Hal tersebut karena banyak daerah di Indonesia, terutama wilayah terpencil, menghadapi keterbatasan infrastruktur teknologi, seperti akses internet yang lambat atau tidak tersedia, yang menghambat pengiriman data dari TPS ke server pusat.

Selain itu, Sirekap juga dikritik karena rentan terhadap serangan siber dan manipulasi data, serta tidak adanya audit keamanan terbuka yang menimbulkan keraguan terhadap integritas data. 

Di lapangan, banyak petugas TPS yang kesulitan mengoperasikan Sirekap karena pelatihan yang terbatas, sementara masalah teknis seperti foto buram, gagal unggah data, dan aplikasi yang crash juga sering terjadi.

Menjelang Pilkada Serentak 2024, kritik terhadap Sirekap terus berkembang. Salah satunya datang dari Jaringan Pendidikan Pemilu untuk Rakyat (JPPR), yang mengingatkan pentingnya evaluasi dan perbaikan pada sistem ini. 

Oleh karena itu, Koordinator JPPR Kabupaten Subang, Deni Subroto meminta KPU untuk terus menguji kelayakan aplikasi Sirekap agar semakin matang sebelum digunakan pada Pilkada Serentak 2024. 
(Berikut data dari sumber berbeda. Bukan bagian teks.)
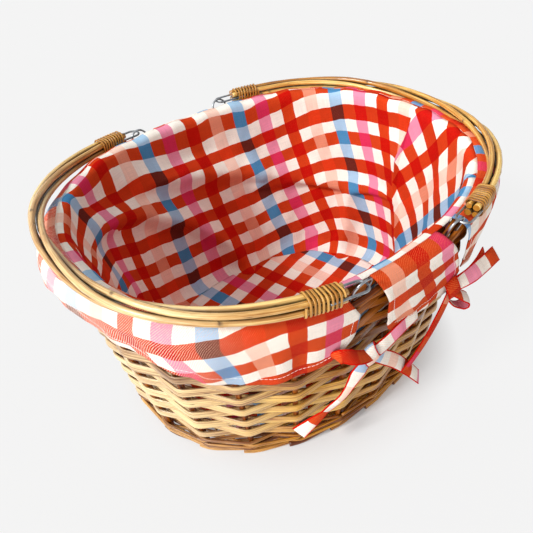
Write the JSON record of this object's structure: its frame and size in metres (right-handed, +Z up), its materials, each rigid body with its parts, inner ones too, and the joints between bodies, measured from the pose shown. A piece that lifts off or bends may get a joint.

Deni berharap kritik ini diterima sebagai masukan konstruktif, sehingga Sirekap dapat terus diperbaiki dan Pilkada Serentak 2024 dapat berlangsung dengan kualitas, integritas, dan transparansi yang lebih baik.

“Semakin sering diuji, maka sistem akan semakin baik. Kritik ini harus dijadikan upaya perbaikan agar Pilkada Serentak 2024 bisa berlangsung aman, damai, dan berkualitas,” ujar Deni, dikutip dari RRI, Jumat, 15 November 2024.

Sementara itu, KPU mengatakan bahwa Sirekap pada Pilkada Serentak telah mengalami berbagai penyempurnaan agar aplikasi ini dapat digunakan lebih baik, seperti penambahan fitur arithmetic guard, perbaikan sistem optimal mark recognition, serta opsi pemindahan data melalui bluetooth jika internet mati.

Ketua Komisi II DPR RI, Rifqinizamy Karsayuda, menilai bahwa Sirekap dapat memperkokoh demokrasi dan aspek transparansi dalam pemilu. "Dalam sosialisasi Sirekap mobile, saya menyatakan bahwa ini adalah bagian dari ikhtiar kita untuk memperkokoh demokrasi konstitusional yang transparan, akuntabel, dan profesional," kata Rifqinizamy di Jakarta, Jumat, 8 November 2024. 

Namun, berdasarkan peraturan KPU dan hasil rekomendasi dalam rapat dengar pendapat KPU dengan Komisi II DPR RI, Sirekap bukanlah acuan utama hasil rekapitulasi suara. Ia menjelaskan Sirekap hanya berfungsi sebagai alat bantu dalam kinerja penghitungan suara yang dilakukan KPU secara berjenjang, mulai dari TPS, kecamatan, kabupaten/kota, provinsi, hingga pusat, untuk memastikan transparansi dan akuntabilitas yang lebih baik.